Simpsons characters in an interracial marriage.

7 | Making divorce illegal (1884)

Members of Congress have desperately been trying to control our marriages and divorces for centuries, and, naturally, have always failed miserably. They’re really, really good at agreeing on names for post offices though.

8 | A ban on drunkenness (1938)

This bill was proposed by Rep. Gomer Smith (D-Oklahoma). He’d only become a Congressman when another Congressman died a few months earlier, so maybe he wasn’t paying attention when Congress repealed Prohibition in 1933.

When Gomer’s half-term ended, the party didn’t nominate him to run again. Don’t mess with booze. I’m sure he knows some of the drunkest presidents in the U.S.

And for some strange reason this amendment went through, I wouldn’t be able to give you my personalized list of 11 Cheapest Drinks To Get Super, Super Drunk, and 11 Best Low Calorie Beers to Get You Drunk But Not Make You Fat.

9 | Instead of one president, three presidents (1878)

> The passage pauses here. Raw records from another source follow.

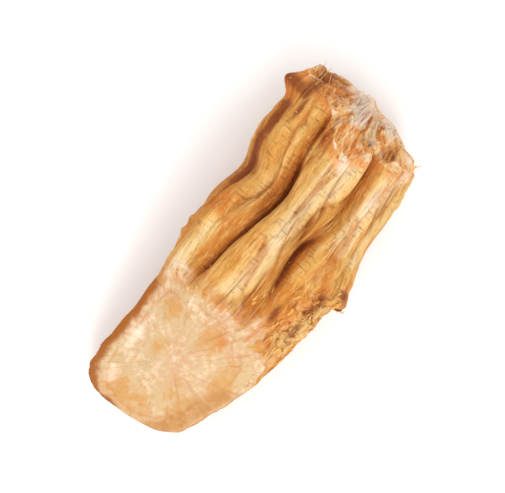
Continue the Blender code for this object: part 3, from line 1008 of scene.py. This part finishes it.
class Finish:
    """A new material on its Principled shader, and the methods that add nodes to it."""

    def __init__(self, name):
        self.material = bpy.data.materials.new(name)
        self.material.use_nodes = True
        self.tree = self.material.node_tree
        self.shader = self.tree.nodes["Principled BSDF"]

    def fill(self, node, sockets):
        """Links or plain values for a node's sockets, by name or number."""
        for slot, value in sockets.items():
            if isinstance(value, Value):
                self.tree.links.new(value.socket, node.inputs[slot])
            else:
                node.inputs[slot].default_value = value

    def node(self, kind, settings, sockets, output=0):
        """A node of that kind: its settings first, then its sockets."""
        node = self.tree.nodes.new(kind)
        for setting, value in settings.items():
            setattr(node, setting, value)
        self.fill(node, sockets)
        return Value(self, node.outputs[output])

    def mask(self, name):
        """The mask of that name, from the mesh."""
        return self.node("ShaderNodeAttribute", {"attribute_name": name}, {}, "Fac")

    def times(self, place, scale):
        """A place with each of its three parts multiplied."""
        return self.node("ShaderNodeVectorMath", {"operation": "MULTIPLY"}, {0: place, 1: scale})

    def flow(self, stretch):
        """The place on the drum, in millimetres, with the pattern stretched along the root."""
        place = self.node("ShaderNodeAttribute", {"attribute_name": "flow"}, {}, "Vector")
        return self.times(place, (1.0, 1.0, 1.0 / stretch))

    def millimetres(self):
        """Object coordinates in millimetres."""
        return self.times(self.node("ShaderNodeTexCoord", {}, {}, "Object"), (1.0 / MM,) * 3)

    def noise(self, place, pitch, detail=3.0, roughness=0.6):
        """Noise from 0 to 1 whose lumps are one pitch apart, in millimetres."""
        return self.node("ShaderNodeTexNoise", {}, {"Vector": place, "Scale": 1.0 / pitch,
                                                    "Detail": detail, "Roughness": roughness})

    def step(self, value, low, high):
        """0 below low, 1 above high and a soft step between."""
        return self.node("ShaderNodeMapRange", {"interpolation_type": "SMOOTHSTEP"},
                         {"Value": value, "From Min": low, "From Max": high})

    def mix(self, amount, colour, other):
        """The first colour where the amount is 0, the other where it is 1."""
        return self.node("ShaderNodeMix", {"data_type": "RGBA"}, {0: amount, 6: colour, 7: other}, 2)

    def lay(self, colour, *coats):
        """Tones laid over a colour in turn. A coat has a value, the low and high end of the soft
        step that it goes through, its share and its tone."""
        for value, low, high, share, tone in coats:
            colour = self.mix(share * self.step(value, low, high), colour, tone)
        return colour

    def bump(self, height, depth):
        """Normals for a height from 0 to 1 that stands for that many millimetres."""
        return self.node("ShaderNodeBump", {}, {"Height": height, "Distance": depth * MM,
                                                "Strength": 1.0})


print("shader helpers ready")

# %% [markdown]
# ## The root's colours
#
# The colours are those of good light: a golden bark between pale crests and orange hollows, dark
# red-brown where sap collected, cream flesh, and a chalky white where fibres are bleached. The pale tones
# also paint highlights, and the orange and red-brown ones also paint shade. They are given as a screen
# shows them, from 0 to 255, then made linear and lowered, because the studio light brightens them again,
# less so on the torn end, which looks away from the lamp.

# %% The root's colours
LIGHT_LEVEL = 1.25
DIM_LEVEL = 1.04


def tone(red, green, blue, light=LIGHT_LEVEL):
    """A screen colour made linear, by the screen's own curve, and divided by the light."""
    screen = np.array((red, green, blue)) / 255.0
    linear = np.where(screen <= 0.04045, screen / 12.92, ((screen + 0.055) / 1.055) ** 2.4)
    return (*(float(part) for part in linear / light), 1.0)


GOLD = tone(238, 178, 92)
HONEY = tone(220, 146, 58)
PALE = tone(254, 210, 134)
IVORY = tone(255, 230, 190)
AMBER_TONE = tone(216, 122, 34)
RUST_AND_SHADE_TONE = tone(146, 66, 10)
UMBER = tone(166, 86, 24)
FLESH = tone(221, 187, 140)
FLESH_ROSY = tone(222, 176, 134)
FLESH_OCHRE = tone(218, 160, 90)
FLESH_PALE = tone(248, 224, 192)
TAN = tone(196, 134, 74)
LIP_TONE = tone(206, 146, 80)
SKIN = tone(166, 90, 6)
STRAW = tone(228, 138, 62, DIM_LEVEL)
STRAW_GOLD = tone(250, 180, 104, DIM_LEVEL)
STRAW_PALE = tone(255, 208, 148, DIM_LEVEL)
STRAW_WHITE = tone(255, 230, 204, DIM_LEVEL)
# A paler tone for the pith: painted light for the torn end's steep middle, which lies in shade.
STRAW_PITH = tone(255, 214, 168, DIM_LEVEL)
CHALK_AND_HIGHLIGHT_TONE = tone(255, 232, 210, DIM_LEVEL)
print("gold bark, linear:", np.round(GOLD, 3))

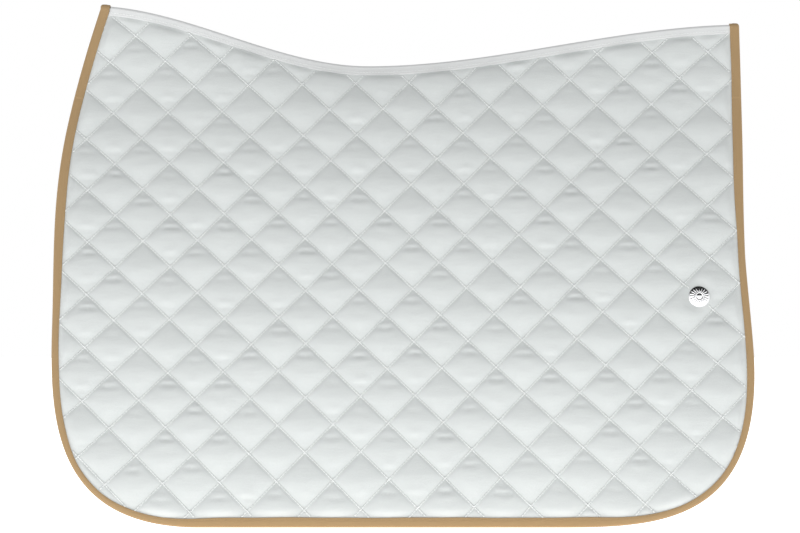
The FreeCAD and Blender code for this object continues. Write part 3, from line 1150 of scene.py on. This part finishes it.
def beads(starts: Array, ends: Array, up: Array, width: float, height: float) -> Surface:
    """Pointed beads between pairs of points: two tips and two rings of four.

    Args:
        starts: rows of first tips.
        ends: rows of last tips.
        up: unit vectors away from the cloth.
        width: width of a bead across the cloth.
        height: height of a bead.

    Returns:
        All the beads as one surface, each closed.
    """
    along = ends - starts
    side = np.cross(along, up)
    side /= np.linalg.norm(side, axis=1)[:, None]
    ring = [side * width / 2, up * height / 2, -side * width / 2, -up * height / 2]
    points = [starts]
    for share in (0.1, 0.9):
        points += [starts + along * share + offset for offset in ring]
    points.append(ends)
    cloud = np.stack(points, axis=1).reshape(-1, 3)
    quads = []
    for k in range(4):
        after = (k + 1) % 4
        quads.append([1 + k, 5 + k, 5 + after, 1 + after])
        quads.append([0, 1 + k, 1 + after, 1 + after])
        quads.append([9, 5 + after, 5 + k, 5 + k])
    base = np.array(quads)
    offsets = np.arange(len(starts))[:, None, None] * 10
    return Surface(cloud, (base[None] + offsets).reshape(-1, 4))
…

This amendment called for the executive branch to be three people instead of one person.

Why is it that when I picture that, I picture a three-headed hydra like the one from Super Mario Bros. 2 and not three unique individuals? I think my subconscious is more cynical than I realized.

Hydra or three-headed dragon in the Simpsons episode.

10 | Ban on pollution (1971)

Of all the amendments that failed, this one was definitely for the greater good. This would’ve been a lovely amendment but never stood a chance. It’s also quite a statement on modern posturing culture that we know so much more about the damage we’re doing to the environment now than people did in 1971… yet this amendment would have even less of a chance of passing today.

11 | Renaming the country “United States of the Earth” (1893)

This amendment was proposed by Rep. Lucas Miller (D-Wisconsin). He apparently was either geared up for us to meet aliens or do some alienatin’.

He probably had his sights set on intergalactic diplomacy or simply wanted to embrace a more inclusive cosmic identity. So instead of U.S.A, we’d be called U.S.E. I’m glad this amendment failed.